* TASK DESCRIPTION *
Everything in the listing should be restated word for word.

* SUPPLIED MATERIAL *
==============================

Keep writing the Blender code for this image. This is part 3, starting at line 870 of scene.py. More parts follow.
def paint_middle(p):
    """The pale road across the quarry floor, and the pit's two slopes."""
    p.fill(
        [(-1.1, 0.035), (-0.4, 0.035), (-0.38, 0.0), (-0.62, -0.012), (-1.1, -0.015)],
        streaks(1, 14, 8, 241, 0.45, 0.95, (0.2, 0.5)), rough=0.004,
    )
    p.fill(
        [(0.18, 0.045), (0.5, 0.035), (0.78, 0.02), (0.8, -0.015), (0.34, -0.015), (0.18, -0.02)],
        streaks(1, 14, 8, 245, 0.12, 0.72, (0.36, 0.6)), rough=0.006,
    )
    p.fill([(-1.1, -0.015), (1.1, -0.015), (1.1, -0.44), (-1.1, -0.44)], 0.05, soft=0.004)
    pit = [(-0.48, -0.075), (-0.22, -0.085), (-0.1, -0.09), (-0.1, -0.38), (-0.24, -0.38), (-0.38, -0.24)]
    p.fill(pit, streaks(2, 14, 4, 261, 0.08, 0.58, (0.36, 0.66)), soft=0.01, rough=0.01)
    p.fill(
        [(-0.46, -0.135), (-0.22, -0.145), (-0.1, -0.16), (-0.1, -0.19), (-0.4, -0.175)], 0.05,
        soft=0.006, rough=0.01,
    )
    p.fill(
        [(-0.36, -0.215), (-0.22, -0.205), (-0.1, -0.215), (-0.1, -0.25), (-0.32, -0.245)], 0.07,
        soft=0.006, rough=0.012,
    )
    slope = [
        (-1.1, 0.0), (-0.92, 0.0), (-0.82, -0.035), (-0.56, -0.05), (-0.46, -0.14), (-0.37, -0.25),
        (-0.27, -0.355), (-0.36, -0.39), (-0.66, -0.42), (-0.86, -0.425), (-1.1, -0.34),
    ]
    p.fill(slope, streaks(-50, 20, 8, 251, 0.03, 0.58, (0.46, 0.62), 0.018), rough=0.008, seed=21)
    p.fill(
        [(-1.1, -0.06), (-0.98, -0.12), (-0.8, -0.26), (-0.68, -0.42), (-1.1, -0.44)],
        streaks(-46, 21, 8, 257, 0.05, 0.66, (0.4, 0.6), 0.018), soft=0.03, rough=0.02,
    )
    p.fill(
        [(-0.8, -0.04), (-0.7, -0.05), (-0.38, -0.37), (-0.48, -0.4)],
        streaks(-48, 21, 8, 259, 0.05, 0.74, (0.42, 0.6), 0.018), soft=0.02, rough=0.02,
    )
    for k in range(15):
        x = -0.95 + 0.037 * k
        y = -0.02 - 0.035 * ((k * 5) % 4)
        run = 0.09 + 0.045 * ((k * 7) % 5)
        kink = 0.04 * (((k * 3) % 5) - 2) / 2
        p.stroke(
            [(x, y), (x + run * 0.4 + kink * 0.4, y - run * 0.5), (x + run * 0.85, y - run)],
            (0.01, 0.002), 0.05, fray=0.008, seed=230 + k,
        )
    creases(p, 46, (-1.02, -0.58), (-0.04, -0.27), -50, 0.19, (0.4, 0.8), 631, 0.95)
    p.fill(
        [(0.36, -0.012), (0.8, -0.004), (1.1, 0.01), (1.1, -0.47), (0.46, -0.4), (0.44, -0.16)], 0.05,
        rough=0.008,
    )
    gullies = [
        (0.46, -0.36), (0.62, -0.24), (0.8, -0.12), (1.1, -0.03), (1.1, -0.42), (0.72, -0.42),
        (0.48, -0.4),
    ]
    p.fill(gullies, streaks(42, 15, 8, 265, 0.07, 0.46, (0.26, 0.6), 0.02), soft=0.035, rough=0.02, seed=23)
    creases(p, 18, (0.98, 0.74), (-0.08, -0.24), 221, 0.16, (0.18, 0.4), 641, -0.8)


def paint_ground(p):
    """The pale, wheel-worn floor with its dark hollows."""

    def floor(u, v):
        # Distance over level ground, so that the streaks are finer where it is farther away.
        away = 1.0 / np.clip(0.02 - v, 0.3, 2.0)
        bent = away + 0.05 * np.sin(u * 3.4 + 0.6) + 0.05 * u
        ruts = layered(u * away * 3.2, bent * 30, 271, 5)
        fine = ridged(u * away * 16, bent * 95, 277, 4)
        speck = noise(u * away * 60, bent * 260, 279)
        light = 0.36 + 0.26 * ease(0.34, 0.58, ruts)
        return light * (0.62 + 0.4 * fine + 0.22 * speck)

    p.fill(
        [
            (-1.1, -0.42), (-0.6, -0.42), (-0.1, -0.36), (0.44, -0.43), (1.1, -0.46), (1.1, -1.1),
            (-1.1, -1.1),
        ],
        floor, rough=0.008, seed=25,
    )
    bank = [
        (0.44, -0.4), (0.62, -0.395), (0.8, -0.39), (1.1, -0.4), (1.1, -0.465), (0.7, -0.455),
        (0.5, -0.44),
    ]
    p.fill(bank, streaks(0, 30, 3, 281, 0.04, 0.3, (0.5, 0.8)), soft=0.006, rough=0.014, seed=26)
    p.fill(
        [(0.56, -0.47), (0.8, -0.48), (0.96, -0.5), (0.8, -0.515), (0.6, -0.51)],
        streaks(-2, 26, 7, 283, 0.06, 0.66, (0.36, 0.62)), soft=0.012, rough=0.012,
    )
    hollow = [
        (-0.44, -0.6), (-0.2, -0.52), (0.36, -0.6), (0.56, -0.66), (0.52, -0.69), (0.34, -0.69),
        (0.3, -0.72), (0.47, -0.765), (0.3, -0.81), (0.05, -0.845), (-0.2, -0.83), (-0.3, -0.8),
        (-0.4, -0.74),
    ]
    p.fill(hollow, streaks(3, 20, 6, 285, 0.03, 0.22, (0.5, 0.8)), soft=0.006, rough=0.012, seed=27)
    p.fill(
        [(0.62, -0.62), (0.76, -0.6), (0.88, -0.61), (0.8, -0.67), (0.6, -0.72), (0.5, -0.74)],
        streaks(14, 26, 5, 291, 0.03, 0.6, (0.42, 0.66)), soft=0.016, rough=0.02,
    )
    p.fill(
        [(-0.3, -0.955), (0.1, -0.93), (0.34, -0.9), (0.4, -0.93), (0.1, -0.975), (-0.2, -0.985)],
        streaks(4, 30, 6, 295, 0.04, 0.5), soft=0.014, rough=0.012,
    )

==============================

* WRITTEN SOLUTION *
Keep writing the Blender code for this image. This is part 3, starting at line 870 of scene.py. More parts follow.
def paint_middle(p):
    """The pale road across the quarry floor, and the pit's two slopes."""
    p.fill(
        [(-1.1, 0.035), (-0.4, 0.035), (-0.38, 0.0), (-0.62, -0.012), (-1.1, -0.015)],
        streaks(1, 14, 8, 241, 0.45, 0.95, (0.2, 0.5)), rough=0.004,
    )
    p.fill(
        [(0.18, 0.045), (0.5, 0.035), (0.78, 0.02), (0.8, -0.015), (0.34, -0.015), (0.18, -0.02)],
        streaks(1, 14, 8, 245, 0.12, 0.72, (0.36, 0.6)), rough=0.006,
    )
    p.fill([(-1.1, -0.015), (1.1, -0.015), (1.1, -0.44), (-1.1, -0.44)], 0.05, soft=0.004)
    pit = [(-0.48, -0.075), (-0.22, -0.085), (-0.1, -0.09), (-0.1, -0.38), (-0.24, -0.38), (-0.38, -0.24)]
    p.fill(pit, streaks(2, 14, 4, 261, 0.08, 0.58, (0.36, 0.66)), soft=0.01, rough=0.01)
    p.fill(
        [(-0.46, -0.135), (-0.22, -0.145), (-0.1, -0.16), (-0.1, -0.19), (-0.4, -0.175)], 0.05,
        soft=0.006, rough=0.01,
    )
    p.fill(
        [(-0.36, -0.215), (-0.22, -0.205), (-0.1, -0.215), (-0.1, -0.25), (-0.32, -0.245)], 0.07,
        soft=0.006, rough=0.012,
    )
    slope = [
        (-1.1, 0.0), (-0.92, 0.0), (-0.82, -0.035), (-0.56, -0.05), (-0.46, -0.14), (-0.37, -0.25),
        (-0.27, -0.355), (-0.36, -0.39), (-0.66, -0.42), (-0.86, -0.425), (-1.1, -0.34),
    ]
    p.fill(slope, streaks(-50, 20, 8, 251, 0.03, 0.58, (0.46, 0.62), 0.018), rough=0.008, seed=21)
    p.fill(
        [(-1.1, -0.06), (-0.98, -0.12), (-0.8, -0.26), (-0.68, -0.42), (-1.1, -0.44)],
        streaks(-46, 21, 8, 257, 0.05, 0.66, (0.4, 0.6), 0.018), soft=0.03, rough=0.02,
    )
    p.fill(
        [(-0.8, -0.04), (-0.7, -0.05), (-0.38, -0.37), (-0.48, -0.4)],
        streaks(-48, 21, 8, 259, 0.05, 0.74, (0.42, 0.6), 0.018), soft=0.02, rough=0.02,
    )
    for k in range(15):
        x = -0.95 + 0.037 * k
        y = -0.02 - 0.035 * ((k * 5) % 4)
        run = 0.09 + 0.045 * ((k * 7) % 5)
        kink = 0.04 * (((k * 3) % 5) - 2) / 2
        p.stroke(
            [(x, y), (x + run * 0.4 + kink * 0.4, y - run * 0.5), (x + run * 0.85, y - run)],
            (0.01, 0.002), 0.05, fray=0.008, seed=230 + k,
        )
    creases(p, 46, (-1.02, -0.58), (-0.04, -0.27), -50, 0.19, (0.4, 0.8), 631, 0.95)
    p.fill(
        [(0.36, -0.012), (0.8, -0.004), (1.1, 0.01), (1.1, -0.47), (0.46, -0.4), (0.44, -0.16)], 0.05,
        rough=0.008,
    )
    gullies = [
        (0.46, -0.36), (0.62, -0.24), (0.8, -0.12), (1.1, -0.03), (1.1, -0.42), (0.72, -0.42),
        (0.48, -0.4),
    ]
    p.fill(gullies, streaks(42, 15, 8, 265, 0.07, 0.46, (0.26, 0.6), 0.02), soft=0.035, rough=0.02, seed=23)
    creases(p, 18, (0.98, 0.74), (-0.08, -0.24), 221, 0.16, (0.18, 0.4), 641, -0.8)


def paint_ground(p):
    """The pale, wheel-worn floor with its dark hollows."""

    def floor(u, v):
        # Distance over level ground, so that the streaks are finer where it is farther away.
        away = 1.0 / np.clip(0.02 - v, 0.3, 2.0)
        bent = away + 0.05 * np.sin(u * 3.4 + 0.6) + 0.05 * u
        ruts = layered(u * away * 3.2, bent * 30, 271, 5)
        fine = ridged(u * away * 16, bent * 95, 277, 4)
        speck = noise(u * away * 60, bent * 260, 279)
        light = 0.36 + 0.26 * ease(0.34, 0.58, ruts)
        return light * (0.62 + 0.4 * fine + 0.22 * speck)

    p.fill(
        [
            (-1.1, -0.42), (-0.6, -0.42), (-0.1, -0.36), (0.44, -0.43), (1.1, -0.46), (1.1, -1.1),
            (-1.1, -1.1),
        ],
        floor, rough=0.008, seed=25,
    )
    bank = [
        (0.44, -0.4), (0.62, -0.395), (0.8, -0.39), (1.1, -0.4), (1.1, -0.465), (0.7, -0.455),
        (0.5, -0.44),
    ]
    p.fill(bank, streaks(0, 30, 3, 281, 0.04, 0.3, (0.5, 0.8)), soft=0.006, rough=0.014, seed=26)
    p.fill(
        [(0.56, -0.47), (0.8, -0.48), (0.96, -0.5), (0.8, -0.515), (0.6, -0.51)],
        streaks(-2, 26, 7, 283, 0.06, 0.66, (0.36, 0.62)), soft=0.012, rough=0.012,
    )
    hollow = [
        (-0.44, -0.6), (-0.2, -0.52), (0.36, -0.6), (0.56, -0.66), (0.52, -0.69), (0.34, -0.69),
        (0.3, -0.72), (0.47, -0.765), (0.3, -0.81), (0.05, -0.845), (-0.2, -0.83), (-0.3, -0.8),
        (-0.4, -0.74),
    ]
    p.fill(hollow, streaks(3, 20, 6, 285, 0.03, 0.22, (0.5, 0.8)), soft=0.006, rough=0.012, seed=27)
    p.fill(
        [(0.62, -0.62), (0.76, -0.6), (0.88, -0.61), (0.8, -0.67), (0.6, -0.72), (0.5, -0.74)],
        streaks(14, 26, 5, 291, 0.03, 0.6, (0.42, 0.66)), soft=0.016, rough=0.02,
    )
    p.fill(
        [(-0.3, -0.955), (0.1, -0.93), (0.34, -0.9), (0.4, -0.93), (0.1, -0.975), (-0.2, -0.985)],
        streaks(4, 30, 6, 295, 0.04, 0.5), soft=0.014, rough=0.012,
    )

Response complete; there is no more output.